I'm trying to find the longest word in the text file through letter a->z.

from mrjob.job import MRJob
import re

WORD_RE = re.compile(r"[\w']+")

class MRWordFreqCount(MRJob):

    def mapper(self, _, line):
        for word in WORD_RE.findall(line):
            yield word[0].lower(), 1

    def combiner(self, word, counts):
        yield word, sum(counts)

    def reducer(self, _, word_count_pairs):
        longest_word = ''
        for word in word_count_pairs:
            if len(word) > len (longest_word):
                longest_word = word
        yield max(longest_word)

if __name__ == '__main__':
    MRWordFreqCount.run()

The out put should be something like this but I'm getting stuck here

"r" ["recommendations", "representations"]

"s" ["superciliousness"]
OneCricketeer
  • 179,855
  • 19
  • 132
  • 245
Phat Phat
  • 1
  • 1

1 Answers1

0

Your mapper is currently outputting only the first character of each word.

Your combiner is then counting how many words start with that letter... That's not going to help find a max of the whole word.

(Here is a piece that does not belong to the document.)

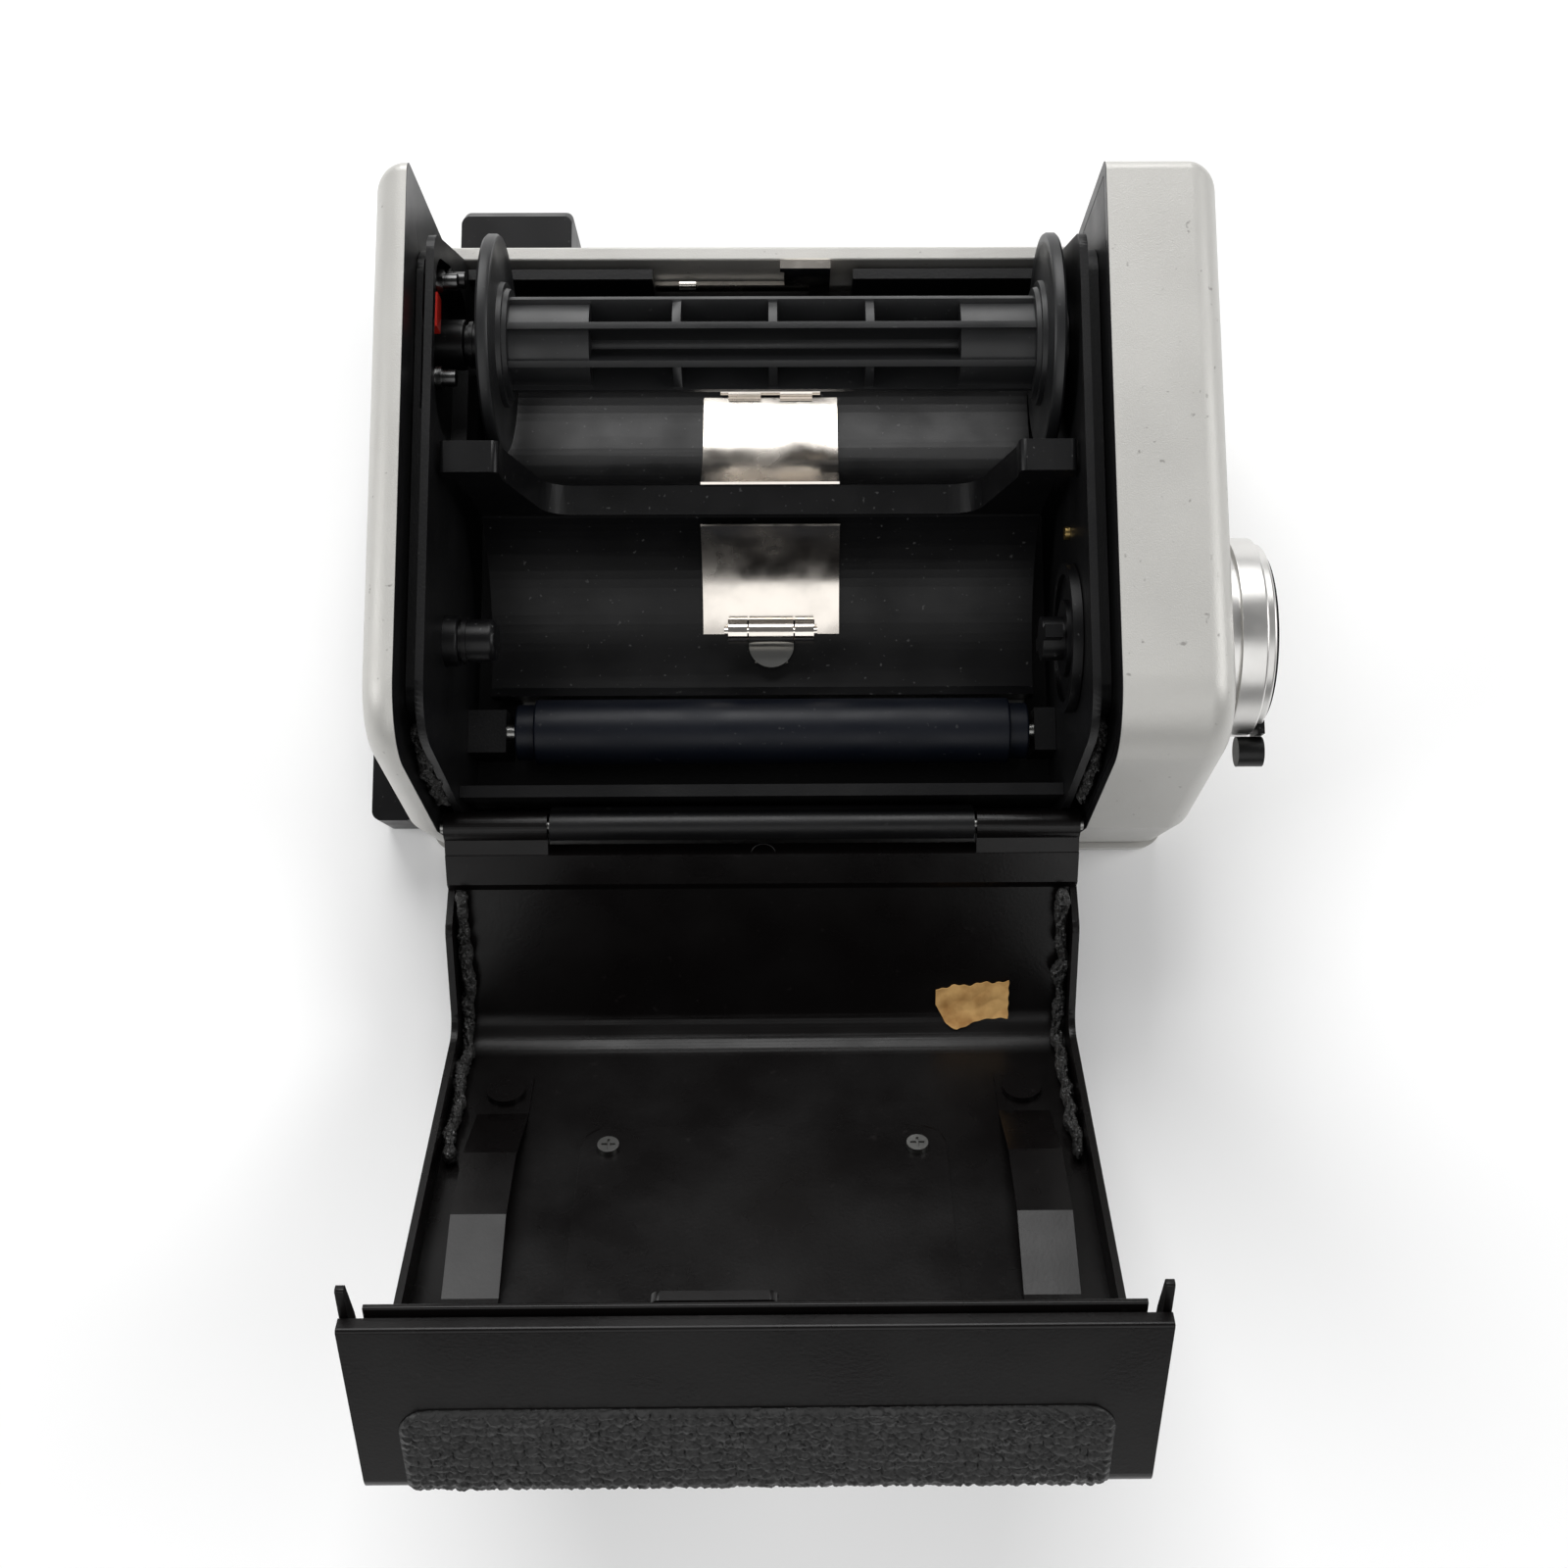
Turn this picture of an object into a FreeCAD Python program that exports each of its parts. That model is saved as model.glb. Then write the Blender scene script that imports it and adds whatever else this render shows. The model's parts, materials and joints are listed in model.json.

Part of the problem - max() only works on numbers only returns one value, so won't help find longest words that are all the same length

If you don't care about the leading letters, then mapreduce isn't really beneficial since you would need to force all words into one reducer- for example below. Also, this is not recommended approach for very large files

def mapper(self, _, line):
    for word in WORD_RE.findall(line):
        yield None, word

def reducer(self, _, words):
    lst = list(words)  # copy out iterator to in memory list 
    lens = max(len(w) for w in words)
    max_words = [w for w in words if len(w) == max_words] 
    yield None, max_words 

The alternative strategy to above is to find the max lengths words per letter, then after that, if you want to find the overall max, pass the output to a secondary mapreduce job

OneCricketeer
  • 179,855
  • 19
  • 132
  • 245